Senate Democratic Conference Secretary Patty Murray (Wash.) wouldn’t talk specifics about the Democrats’ strategy for the coming weeks but said energy and housing will top the list. She said that “what’s most important is we leave here with [voters] knowing what we stand for.”

“I think they will see and know we are working really hard in the face of huge obstacles here,” she said, noting that “one Senator can bring the place down.”

Even the Democrats’ decision to move to an oil market speculation bill has been fraught with uncertainty. Democratic Senate aides predicted that Republican objections would prevent them from moving to the measure until next week, and it remained unclear whether the majority would seek to expand it or whether Reid would prevent both parties from offering amendments.

Democratic Conference Vice Chairman Charles Schumer (N.Y.) hinted Wednesday that the speculation measure “may be broader than that. We have amendments.” But other Democrats said it was more likely that Reid would attempt to have an up-or-down vote on just the bill — a move that is likely to inflame Republicans who have repeatedly complained that they have been shut out of the legislative process.

A Republican Senator who asked to remain anonymous strongly suggested that the minority might use the rules to block any effort to bring up bills other than ones related to gas prices and energy policy.

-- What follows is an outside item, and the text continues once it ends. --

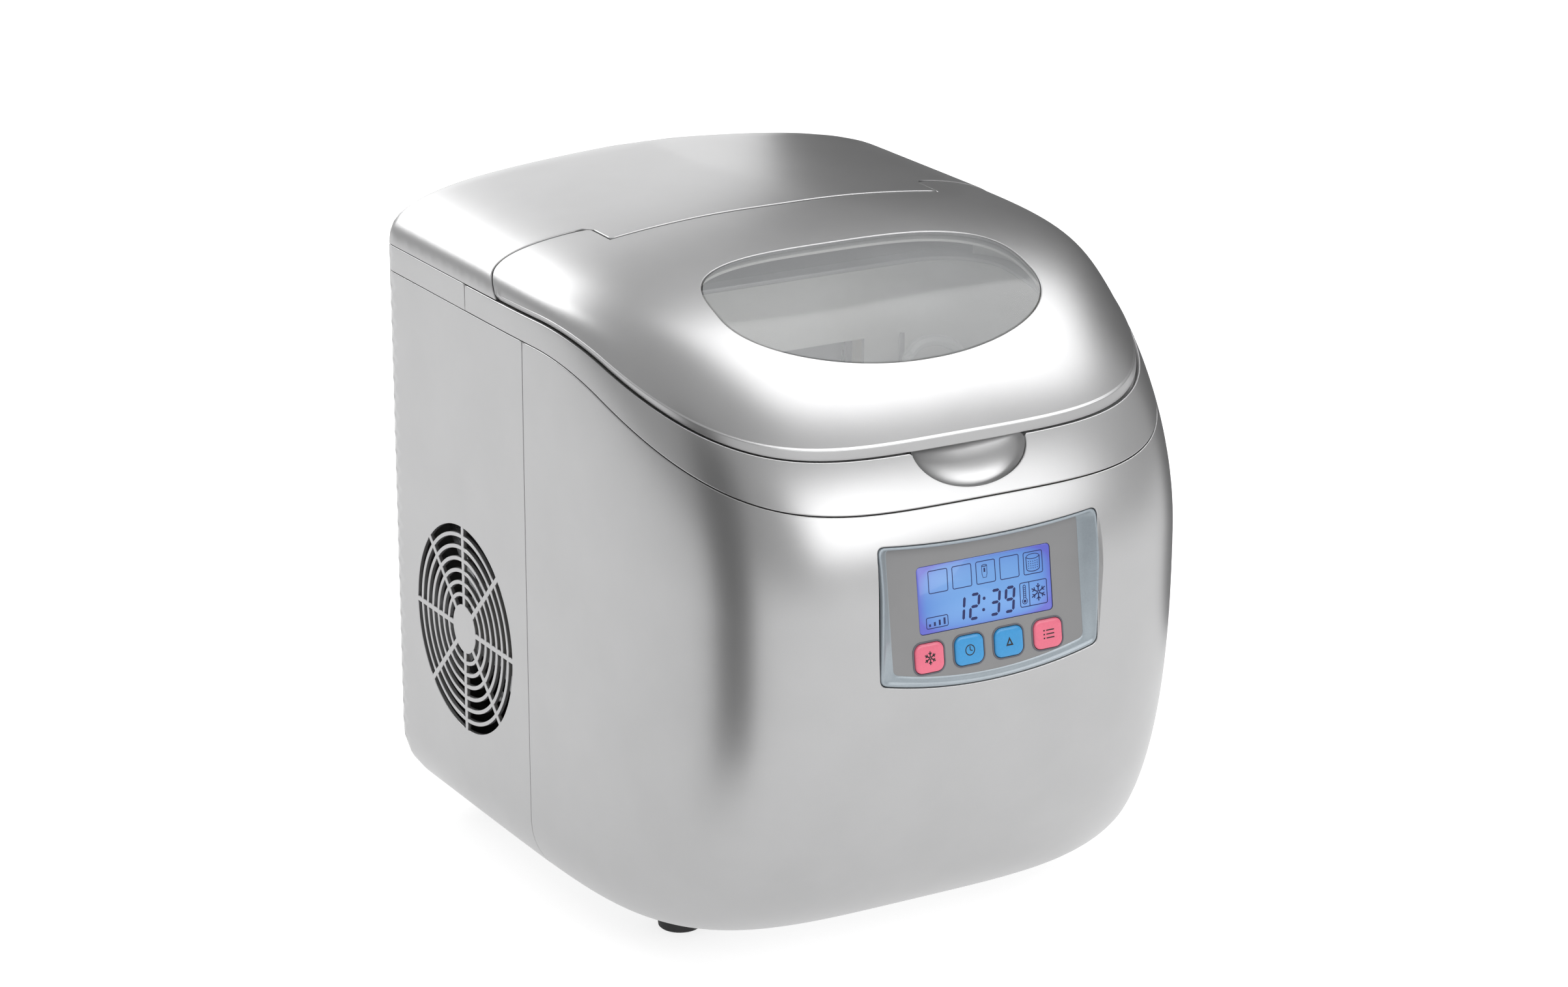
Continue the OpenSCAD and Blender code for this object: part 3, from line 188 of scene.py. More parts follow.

Republicans want to offer their gas price proposals that rely heavily on expanded domestic oil and gas drilling.

One senior House Democratic aide said that while the House can pass its proposals with relative ease, the challenges from Republicans in the Senate are certain to pose problems for the majority. In the end, this staffer said, Democrats might have to swallow a compromise to clear a gas-price remedy before leaving town.

“We have to get something done — I don’t know what it will be — but we will get something,” this staffer said.

Sen. Ron Wyden (D-Ore.) acknowledged that some have criticized Democrats’ response to the energy issue, but he said Republicans are only offering ideas that would take years to make any difference, if at all.

“We are determined to walk out of here showing that we are responding more immediately to a concrete issue, which is the pain people are feeling at the pump,” he said.

With energy and low-income heating assistance taking up the bulk of next week, the Defense authorization and appropriations bills will likely be on tap the week of July 28, aides said. Reid has put Senators on notice that the weekend of July 25 will be devoted to overcoming Coburn’s objections to a host of minor bills that will be packaged into one measure.

It was unclear whether a tax extenders bill as well as a conference report on the Consumer Product Safety Commission reauthorization would make the cut this work period. Reid included both those measures on his to-do list for this month when Congress returned from the July Fourth recess, but aides indicated those measures might be held over until September.

One Democratic aide said the media shield law would likely end up falling by the wayside as well.

With the exit strategies being worked out on both sides, House and Senate Democratic leadership staff also plan to huddle today on a message for the next two weeks and beyond that they hope will translate into political gain before their party’s convention in Denver. Democrats are aiming to craft a unified communications strategy that, along with their party’s presidential candidate, Sen. Barack Obama (Ill.), will give them a boost for the next six weeks.

House Democrats will try to dovetail with whatever message plan comes together by enlisting their Members to hold energy town halls throughout August in their districts. They hope those forums will give the electorate a sense that Democrats — even while on summer break — share their concern about gas prices.

“The 30,000-foot message is still the 30,000-foot message, which is Democrats are leading the way for change,” said a Senate Democratic leadership aide. “We’ve made progress, and there’s still more to do.”